| SHORT PROBLEM |
Give back an exact copy of the lines from the start of the material through the line bearing "satin disc in". Include both ends and nothing else.

| DATA PROVIDED |
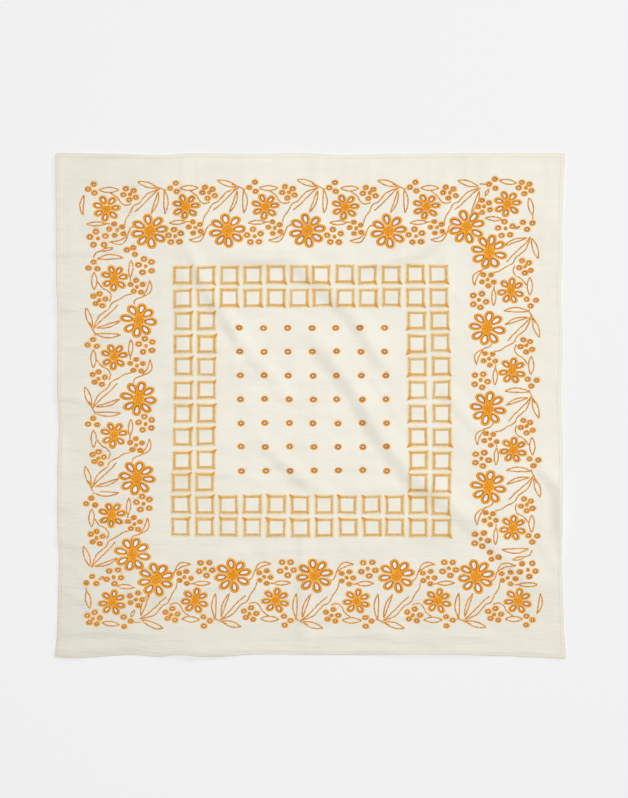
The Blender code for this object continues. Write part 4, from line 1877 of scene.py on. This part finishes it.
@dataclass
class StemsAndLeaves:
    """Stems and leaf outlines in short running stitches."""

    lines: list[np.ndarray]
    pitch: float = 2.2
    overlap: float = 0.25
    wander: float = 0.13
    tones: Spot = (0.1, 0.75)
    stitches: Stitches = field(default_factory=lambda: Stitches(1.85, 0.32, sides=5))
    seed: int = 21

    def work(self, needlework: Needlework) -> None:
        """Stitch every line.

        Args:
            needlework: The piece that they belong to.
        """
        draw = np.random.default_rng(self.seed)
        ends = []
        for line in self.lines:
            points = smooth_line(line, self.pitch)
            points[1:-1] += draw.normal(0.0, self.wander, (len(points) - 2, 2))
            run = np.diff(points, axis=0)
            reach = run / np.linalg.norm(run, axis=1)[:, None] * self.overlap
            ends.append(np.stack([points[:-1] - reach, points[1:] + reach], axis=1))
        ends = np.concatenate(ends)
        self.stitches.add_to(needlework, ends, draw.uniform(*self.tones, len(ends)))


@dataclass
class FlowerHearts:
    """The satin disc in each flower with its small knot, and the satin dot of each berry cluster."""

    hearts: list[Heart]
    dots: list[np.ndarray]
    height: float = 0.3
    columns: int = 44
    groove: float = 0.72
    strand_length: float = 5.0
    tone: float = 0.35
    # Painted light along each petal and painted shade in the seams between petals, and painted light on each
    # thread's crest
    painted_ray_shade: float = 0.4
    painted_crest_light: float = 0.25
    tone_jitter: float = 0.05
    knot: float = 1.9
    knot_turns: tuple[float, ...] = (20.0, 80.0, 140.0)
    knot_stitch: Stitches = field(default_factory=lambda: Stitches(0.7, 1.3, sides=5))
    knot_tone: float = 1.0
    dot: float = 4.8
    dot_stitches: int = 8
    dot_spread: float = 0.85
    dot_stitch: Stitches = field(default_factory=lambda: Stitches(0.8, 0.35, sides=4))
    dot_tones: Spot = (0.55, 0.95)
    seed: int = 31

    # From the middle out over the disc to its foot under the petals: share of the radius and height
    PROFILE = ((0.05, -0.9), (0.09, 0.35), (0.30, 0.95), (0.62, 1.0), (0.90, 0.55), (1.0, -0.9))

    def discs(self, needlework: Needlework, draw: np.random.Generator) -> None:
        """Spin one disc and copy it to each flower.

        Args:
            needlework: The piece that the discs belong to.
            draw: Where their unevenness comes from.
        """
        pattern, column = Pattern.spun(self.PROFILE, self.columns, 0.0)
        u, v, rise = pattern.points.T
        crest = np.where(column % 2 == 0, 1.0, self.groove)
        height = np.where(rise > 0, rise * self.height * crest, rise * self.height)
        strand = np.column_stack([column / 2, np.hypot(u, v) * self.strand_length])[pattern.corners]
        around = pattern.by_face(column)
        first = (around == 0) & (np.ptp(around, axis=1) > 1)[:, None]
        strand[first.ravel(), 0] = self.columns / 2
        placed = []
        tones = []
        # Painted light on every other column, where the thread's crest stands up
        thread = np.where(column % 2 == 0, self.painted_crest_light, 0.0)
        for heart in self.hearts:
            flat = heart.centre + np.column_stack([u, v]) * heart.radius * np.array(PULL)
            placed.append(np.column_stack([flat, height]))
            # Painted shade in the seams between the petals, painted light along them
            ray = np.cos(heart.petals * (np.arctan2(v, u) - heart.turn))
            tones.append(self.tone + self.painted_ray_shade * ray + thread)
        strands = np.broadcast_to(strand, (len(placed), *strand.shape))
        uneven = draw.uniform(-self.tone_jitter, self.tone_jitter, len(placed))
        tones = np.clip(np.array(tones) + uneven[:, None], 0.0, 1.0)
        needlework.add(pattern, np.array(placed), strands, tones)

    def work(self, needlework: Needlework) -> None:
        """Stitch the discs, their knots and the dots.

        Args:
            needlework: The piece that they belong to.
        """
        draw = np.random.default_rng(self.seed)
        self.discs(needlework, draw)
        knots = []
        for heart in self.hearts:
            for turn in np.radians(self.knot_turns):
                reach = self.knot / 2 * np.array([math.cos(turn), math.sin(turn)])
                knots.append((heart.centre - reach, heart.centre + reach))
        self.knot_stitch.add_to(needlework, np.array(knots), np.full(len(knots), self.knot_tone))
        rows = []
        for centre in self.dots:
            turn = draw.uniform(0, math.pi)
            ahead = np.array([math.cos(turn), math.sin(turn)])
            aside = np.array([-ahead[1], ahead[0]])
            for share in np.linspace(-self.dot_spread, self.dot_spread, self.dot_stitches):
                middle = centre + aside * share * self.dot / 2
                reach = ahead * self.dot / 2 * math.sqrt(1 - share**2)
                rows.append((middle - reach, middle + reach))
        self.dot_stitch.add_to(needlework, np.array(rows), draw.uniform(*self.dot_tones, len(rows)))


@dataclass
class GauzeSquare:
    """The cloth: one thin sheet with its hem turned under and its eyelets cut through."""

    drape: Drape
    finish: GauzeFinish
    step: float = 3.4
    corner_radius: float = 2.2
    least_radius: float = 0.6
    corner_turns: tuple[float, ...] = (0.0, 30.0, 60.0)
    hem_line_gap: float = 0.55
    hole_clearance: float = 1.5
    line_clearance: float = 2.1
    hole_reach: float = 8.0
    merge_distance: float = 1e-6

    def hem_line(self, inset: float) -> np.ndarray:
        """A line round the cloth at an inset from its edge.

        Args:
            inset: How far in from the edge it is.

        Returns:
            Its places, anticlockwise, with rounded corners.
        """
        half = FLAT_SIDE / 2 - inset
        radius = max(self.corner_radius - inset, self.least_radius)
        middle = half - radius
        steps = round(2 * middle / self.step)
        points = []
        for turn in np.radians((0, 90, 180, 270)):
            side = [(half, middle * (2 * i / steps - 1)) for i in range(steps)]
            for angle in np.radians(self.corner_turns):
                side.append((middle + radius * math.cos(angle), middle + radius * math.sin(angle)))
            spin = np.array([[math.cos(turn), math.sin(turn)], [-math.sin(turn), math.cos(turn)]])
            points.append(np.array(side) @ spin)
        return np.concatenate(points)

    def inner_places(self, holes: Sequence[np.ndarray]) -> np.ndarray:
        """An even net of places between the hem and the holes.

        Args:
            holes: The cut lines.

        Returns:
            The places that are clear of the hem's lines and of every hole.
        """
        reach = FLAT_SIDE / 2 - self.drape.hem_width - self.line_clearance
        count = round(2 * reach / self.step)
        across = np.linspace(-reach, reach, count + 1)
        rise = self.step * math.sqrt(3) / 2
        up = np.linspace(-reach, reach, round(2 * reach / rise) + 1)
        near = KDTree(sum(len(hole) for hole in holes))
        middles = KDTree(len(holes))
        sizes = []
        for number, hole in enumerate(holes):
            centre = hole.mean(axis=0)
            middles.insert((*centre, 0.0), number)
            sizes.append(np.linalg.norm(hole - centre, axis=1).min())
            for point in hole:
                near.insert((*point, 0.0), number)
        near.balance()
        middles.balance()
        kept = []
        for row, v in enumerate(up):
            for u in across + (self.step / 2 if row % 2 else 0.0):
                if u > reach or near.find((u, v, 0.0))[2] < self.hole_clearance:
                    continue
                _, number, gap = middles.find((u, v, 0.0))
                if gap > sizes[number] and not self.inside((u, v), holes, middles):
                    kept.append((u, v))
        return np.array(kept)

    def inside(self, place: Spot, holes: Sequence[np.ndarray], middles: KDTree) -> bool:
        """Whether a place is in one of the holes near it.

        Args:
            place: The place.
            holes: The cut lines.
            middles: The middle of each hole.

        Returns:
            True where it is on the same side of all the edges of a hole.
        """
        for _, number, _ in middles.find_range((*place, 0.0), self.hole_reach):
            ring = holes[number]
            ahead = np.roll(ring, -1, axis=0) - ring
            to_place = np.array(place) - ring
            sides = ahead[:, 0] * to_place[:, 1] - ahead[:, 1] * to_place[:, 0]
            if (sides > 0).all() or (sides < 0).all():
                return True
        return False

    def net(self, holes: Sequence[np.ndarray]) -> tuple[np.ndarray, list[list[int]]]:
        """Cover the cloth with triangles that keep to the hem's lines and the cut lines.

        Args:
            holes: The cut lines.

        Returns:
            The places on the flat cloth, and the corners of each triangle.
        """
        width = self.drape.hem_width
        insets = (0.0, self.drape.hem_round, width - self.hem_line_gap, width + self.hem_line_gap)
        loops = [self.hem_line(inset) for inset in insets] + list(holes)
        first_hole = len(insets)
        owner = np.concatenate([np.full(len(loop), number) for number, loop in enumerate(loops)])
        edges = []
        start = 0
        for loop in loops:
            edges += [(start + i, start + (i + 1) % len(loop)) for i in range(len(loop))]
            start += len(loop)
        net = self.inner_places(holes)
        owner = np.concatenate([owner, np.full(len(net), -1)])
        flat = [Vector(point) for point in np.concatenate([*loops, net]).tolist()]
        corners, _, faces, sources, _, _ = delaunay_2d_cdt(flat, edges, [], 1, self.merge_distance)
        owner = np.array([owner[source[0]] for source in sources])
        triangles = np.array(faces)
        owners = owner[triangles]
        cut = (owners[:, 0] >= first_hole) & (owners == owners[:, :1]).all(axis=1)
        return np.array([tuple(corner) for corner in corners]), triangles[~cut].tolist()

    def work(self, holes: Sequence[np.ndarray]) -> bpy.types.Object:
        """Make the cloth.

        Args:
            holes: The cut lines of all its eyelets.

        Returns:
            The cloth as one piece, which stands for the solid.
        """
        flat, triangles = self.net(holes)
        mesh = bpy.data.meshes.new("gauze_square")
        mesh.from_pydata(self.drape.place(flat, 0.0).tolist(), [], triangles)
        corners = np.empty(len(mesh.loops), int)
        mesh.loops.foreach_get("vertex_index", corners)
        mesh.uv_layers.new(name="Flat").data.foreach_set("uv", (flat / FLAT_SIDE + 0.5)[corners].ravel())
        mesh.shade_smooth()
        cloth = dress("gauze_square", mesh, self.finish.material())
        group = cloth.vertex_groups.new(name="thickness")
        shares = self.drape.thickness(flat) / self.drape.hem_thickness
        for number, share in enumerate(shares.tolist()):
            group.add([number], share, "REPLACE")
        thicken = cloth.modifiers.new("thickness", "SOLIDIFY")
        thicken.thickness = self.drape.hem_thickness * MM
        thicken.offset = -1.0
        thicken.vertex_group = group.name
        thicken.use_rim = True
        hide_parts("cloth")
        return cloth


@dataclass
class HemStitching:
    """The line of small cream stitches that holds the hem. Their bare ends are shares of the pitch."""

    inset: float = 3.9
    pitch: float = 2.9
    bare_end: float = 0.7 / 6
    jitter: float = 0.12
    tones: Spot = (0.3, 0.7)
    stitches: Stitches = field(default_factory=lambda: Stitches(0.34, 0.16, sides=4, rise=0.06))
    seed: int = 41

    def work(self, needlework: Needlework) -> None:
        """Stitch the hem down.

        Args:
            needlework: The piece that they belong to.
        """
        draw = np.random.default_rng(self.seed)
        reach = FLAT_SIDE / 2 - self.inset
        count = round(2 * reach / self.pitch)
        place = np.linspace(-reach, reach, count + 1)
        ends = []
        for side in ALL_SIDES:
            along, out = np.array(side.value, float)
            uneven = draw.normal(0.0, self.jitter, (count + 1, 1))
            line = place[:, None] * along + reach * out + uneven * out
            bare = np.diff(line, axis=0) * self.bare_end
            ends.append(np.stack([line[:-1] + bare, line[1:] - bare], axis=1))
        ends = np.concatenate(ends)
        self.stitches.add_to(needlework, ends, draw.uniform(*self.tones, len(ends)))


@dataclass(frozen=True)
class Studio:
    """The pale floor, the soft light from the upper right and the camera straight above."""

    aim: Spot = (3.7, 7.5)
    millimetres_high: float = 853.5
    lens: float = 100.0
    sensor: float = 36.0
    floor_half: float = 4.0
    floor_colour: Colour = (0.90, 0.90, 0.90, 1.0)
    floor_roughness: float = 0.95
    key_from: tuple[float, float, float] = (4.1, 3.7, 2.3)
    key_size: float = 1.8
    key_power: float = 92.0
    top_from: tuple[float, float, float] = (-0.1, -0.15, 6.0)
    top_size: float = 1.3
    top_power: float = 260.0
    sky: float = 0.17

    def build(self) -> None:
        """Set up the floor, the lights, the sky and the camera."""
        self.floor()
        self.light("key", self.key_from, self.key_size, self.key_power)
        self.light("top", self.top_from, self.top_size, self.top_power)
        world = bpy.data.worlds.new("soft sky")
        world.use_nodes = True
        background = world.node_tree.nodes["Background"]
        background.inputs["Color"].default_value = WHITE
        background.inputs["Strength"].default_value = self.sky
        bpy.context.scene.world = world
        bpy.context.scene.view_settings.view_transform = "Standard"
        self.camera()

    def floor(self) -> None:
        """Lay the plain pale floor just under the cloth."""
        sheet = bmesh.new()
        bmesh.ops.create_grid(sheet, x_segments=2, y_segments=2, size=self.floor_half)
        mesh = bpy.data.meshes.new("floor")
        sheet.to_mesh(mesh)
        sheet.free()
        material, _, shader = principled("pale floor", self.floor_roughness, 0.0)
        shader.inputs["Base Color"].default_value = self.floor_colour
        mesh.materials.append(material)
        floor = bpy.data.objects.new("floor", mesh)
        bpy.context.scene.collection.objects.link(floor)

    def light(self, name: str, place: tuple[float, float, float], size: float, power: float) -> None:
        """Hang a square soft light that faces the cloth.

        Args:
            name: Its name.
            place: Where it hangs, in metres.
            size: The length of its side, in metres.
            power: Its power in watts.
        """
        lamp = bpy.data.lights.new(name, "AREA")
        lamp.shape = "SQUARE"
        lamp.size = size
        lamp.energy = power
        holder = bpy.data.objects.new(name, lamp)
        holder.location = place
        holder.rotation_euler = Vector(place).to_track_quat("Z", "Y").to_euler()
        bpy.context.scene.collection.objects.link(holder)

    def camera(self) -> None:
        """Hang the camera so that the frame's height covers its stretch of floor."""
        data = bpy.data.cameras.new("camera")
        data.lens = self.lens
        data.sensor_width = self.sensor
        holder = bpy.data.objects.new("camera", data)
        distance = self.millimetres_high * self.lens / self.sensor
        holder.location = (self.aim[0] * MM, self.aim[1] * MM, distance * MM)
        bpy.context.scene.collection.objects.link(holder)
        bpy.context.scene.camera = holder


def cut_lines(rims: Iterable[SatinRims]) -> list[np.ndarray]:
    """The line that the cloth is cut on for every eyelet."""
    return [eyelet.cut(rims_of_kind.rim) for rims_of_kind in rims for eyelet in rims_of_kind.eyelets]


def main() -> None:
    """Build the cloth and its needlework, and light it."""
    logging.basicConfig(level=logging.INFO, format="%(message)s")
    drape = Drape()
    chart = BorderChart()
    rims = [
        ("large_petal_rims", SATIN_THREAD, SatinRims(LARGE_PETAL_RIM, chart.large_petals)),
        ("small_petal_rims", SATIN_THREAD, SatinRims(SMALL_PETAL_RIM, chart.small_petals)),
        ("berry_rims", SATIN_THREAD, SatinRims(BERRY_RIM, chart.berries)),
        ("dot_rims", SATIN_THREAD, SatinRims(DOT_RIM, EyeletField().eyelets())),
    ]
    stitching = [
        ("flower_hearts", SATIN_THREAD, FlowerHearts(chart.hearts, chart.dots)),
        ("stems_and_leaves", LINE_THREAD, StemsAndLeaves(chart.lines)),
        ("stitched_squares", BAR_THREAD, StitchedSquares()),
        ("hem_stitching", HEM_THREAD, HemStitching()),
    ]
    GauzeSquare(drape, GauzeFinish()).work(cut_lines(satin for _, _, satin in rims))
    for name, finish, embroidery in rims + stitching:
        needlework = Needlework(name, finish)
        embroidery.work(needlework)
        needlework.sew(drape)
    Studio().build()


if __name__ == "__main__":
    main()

| WRITTEN ANSWER |
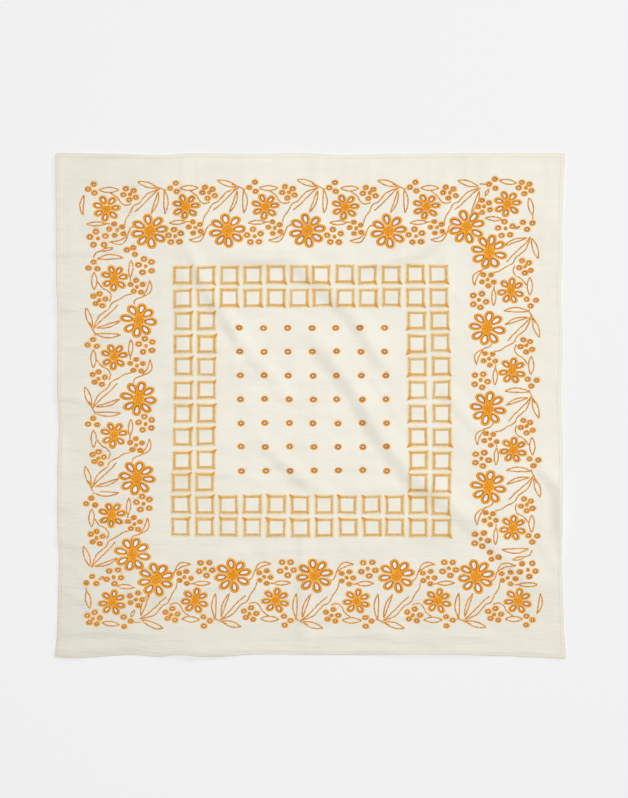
The Blender code for this object continues. Write part 4, from line 1877 of scene.py on. This part finishes it.
@dataclass
class StemsAndLeaves:
    """Stems and leaf outlines in short running stitches."""

    lines: list[np.ndarray]
    pitch: float = 2.2
    overlap: float = 0.25
    wander: float = 0.13
    tones: Spot = (0.1, 0.75)
    stitches: Stitches = field(default_factory=lambda: Stitches(1.85, 0.32, sides=5))
    seed: int = 21

    def work(self, needlework: Needlework) -> None:
        """Stitch every line.

        Args:
            needlework: The piece that they belong to.
        """
        draw = np.random.default_rng(self.seed)
        ends = []
        for line in self.lines:
            points = smooth_line(line, self.pitch)
            points[1:-1] += draw.normal(0.0, self.wander, (len(points) - 2, 2))
            run = np.diff(points, axis=0)
            reach = run / np.linalg.norm(run, axis=1)[:, None] * self.overlap
            ends.append(np.stack([points[:-1] - reach, points[1:] + reach], axis=1))
        ends = np.concatenate(ends)
        self.stitches.add_to(needlework, ends, draw.uniform(*self.tones, len(ends)))


@dataclass
class FlowerHearts:
    """The satin disc in each flower with its small knot, and the satin dot of each berry cluster."""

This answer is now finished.